> [MATERIAL PROVIDED]:
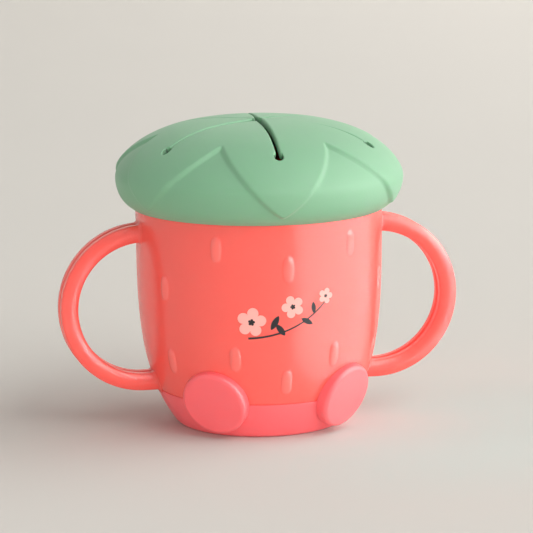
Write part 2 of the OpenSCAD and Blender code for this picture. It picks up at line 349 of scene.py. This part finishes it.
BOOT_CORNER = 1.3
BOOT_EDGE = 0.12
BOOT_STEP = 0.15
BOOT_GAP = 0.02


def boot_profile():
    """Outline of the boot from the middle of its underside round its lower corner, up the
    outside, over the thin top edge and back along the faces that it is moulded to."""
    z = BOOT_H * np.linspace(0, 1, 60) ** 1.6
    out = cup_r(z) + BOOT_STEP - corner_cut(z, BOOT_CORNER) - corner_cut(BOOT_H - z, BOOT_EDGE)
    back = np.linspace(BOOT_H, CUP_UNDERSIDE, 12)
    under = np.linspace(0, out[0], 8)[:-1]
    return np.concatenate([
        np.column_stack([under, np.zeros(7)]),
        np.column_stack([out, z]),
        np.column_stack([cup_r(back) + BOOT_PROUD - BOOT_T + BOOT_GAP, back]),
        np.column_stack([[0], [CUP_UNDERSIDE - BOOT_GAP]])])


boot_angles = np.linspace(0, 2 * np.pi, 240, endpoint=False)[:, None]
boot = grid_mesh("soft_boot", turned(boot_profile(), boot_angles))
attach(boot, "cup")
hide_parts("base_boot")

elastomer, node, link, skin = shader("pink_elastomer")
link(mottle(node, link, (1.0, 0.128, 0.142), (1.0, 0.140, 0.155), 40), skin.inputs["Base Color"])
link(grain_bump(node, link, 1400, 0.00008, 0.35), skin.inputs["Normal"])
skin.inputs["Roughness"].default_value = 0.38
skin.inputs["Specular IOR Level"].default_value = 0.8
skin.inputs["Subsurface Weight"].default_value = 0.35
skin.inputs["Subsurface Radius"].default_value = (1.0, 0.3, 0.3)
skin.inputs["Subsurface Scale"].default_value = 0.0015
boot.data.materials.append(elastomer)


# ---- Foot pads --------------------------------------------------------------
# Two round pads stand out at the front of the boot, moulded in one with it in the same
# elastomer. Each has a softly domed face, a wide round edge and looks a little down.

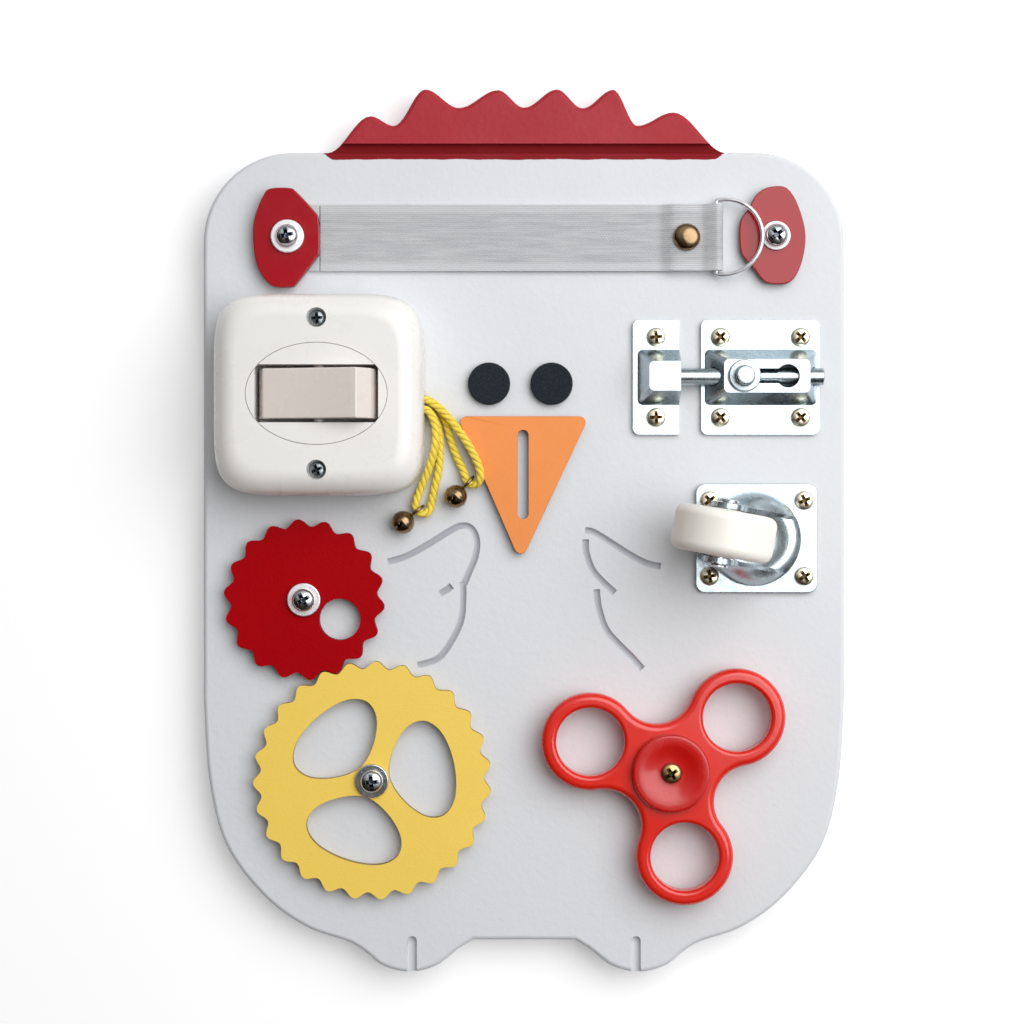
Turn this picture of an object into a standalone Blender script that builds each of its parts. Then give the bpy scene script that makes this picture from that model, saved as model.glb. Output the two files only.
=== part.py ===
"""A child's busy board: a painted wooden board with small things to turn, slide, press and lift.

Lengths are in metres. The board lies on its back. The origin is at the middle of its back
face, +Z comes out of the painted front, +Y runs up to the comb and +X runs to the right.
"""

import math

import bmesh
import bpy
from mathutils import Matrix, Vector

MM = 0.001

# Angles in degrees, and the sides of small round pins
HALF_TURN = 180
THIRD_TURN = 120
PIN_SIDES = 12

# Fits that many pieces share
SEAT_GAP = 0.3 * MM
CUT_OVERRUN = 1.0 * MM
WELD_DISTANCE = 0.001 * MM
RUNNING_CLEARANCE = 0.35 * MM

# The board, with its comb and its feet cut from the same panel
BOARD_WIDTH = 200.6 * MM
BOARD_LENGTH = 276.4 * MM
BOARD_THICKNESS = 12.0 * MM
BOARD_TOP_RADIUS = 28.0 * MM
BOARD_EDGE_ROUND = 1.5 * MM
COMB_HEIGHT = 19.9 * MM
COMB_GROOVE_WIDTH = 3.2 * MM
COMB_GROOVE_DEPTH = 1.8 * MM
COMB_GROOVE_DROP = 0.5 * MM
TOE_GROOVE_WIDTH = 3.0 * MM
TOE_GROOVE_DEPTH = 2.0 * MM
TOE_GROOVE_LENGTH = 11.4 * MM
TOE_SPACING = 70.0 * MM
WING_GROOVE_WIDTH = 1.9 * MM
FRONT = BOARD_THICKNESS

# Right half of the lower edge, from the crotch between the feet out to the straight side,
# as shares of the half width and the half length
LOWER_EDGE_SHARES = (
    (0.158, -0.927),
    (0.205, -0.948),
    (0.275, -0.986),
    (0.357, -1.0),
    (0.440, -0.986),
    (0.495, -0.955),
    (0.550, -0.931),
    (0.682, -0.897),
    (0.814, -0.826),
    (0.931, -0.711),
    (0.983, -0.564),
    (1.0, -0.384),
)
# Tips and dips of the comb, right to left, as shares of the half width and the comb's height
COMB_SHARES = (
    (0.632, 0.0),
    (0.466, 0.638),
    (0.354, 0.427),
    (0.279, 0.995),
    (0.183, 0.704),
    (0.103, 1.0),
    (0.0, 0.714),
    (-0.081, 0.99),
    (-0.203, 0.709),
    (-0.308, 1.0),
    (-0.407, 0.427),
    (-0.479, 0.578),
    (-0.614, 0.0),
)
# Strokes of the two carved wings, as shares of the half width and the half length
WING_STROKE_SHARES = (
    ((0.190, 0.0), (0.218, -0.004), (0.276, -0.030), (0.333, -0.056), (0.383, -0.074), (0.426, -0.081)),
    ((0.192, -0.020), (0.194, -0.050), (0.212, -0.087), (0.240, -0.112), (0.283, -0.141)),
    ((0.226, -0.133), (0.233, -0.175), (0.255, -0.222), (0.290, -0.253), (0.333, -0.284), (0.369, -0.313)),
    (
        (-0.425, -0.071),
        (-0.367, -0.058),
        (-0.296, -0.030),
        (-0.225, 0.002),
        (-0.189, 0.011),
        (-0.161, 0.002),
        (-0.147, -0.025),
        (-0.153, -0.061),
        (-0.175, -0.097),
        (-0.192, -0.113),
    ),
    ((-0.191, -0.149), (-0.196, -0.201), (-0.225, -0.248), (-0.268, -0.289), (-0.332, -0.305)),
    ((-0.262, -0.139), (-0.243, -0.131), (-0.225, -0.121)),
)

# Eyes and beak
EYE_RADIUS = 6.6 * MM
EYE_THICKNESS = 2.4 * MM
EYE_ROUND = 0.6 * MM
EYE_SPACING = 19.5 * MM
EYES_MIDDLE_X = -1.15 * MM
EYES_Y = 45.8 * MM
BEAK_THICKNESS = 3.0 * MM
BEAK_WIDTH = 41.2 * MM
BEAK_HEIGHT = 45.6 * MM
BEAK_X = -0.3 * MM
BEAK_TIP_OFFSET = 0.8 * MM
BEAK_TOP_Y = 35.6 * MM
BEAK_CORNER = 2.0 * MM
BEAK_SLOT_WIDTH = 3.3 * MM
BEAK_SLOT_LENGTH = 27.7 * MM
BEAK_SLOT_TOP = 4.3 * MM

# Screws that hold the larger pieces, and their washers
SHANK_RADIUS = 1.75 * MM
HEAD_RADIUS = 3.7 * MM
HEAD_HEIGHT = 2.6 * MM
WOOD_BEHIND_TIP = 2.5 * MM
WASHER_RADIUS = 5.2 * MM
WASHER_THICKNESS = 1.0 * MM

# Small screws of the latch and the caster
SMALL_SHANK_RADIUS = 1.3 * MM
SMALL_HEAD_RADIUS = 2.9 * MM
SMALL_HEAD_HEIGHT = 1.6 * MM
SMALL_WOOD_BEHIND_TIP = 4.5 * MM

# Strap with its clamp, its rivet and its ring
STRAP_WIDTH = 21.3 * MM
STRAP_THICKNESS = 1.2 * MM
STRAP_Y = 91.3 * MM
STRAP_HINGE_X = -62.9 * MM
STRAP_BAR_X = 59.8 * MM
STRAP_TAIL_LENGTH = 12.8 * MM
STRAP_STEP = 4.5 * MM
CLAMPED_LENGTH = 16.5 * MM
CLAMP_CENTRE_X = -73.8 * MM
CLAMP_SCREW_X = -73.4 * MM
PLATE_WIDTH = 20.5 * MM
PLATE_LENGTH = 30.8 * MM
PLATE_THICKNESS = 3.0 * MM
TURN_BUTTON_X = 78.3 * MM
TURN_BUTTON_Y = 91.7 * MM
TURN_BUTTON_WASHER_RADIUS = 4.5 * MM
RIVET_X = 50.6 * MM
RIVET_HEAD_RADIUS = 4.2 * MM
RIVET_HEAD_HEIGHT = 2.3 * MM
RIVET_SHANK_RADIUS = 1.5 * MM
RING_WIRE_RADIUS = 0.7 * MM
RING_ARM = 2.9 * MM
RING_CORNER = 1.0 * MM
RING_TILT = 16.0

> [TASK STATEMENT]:
Look through the material above and pick out each line holding the word "scene".

> [COMPLETE RESPONSE]:
Write part 2 of the OpenSCAD and Blender code for this picture. It picks up at line 349 of scene.py. This part finishes it.
Turn this picture of an object into a standalone Blender script that builds each of its parts. Then give the bpy scene script that makes this picture from that model, saved as model.glb. Output the two files only.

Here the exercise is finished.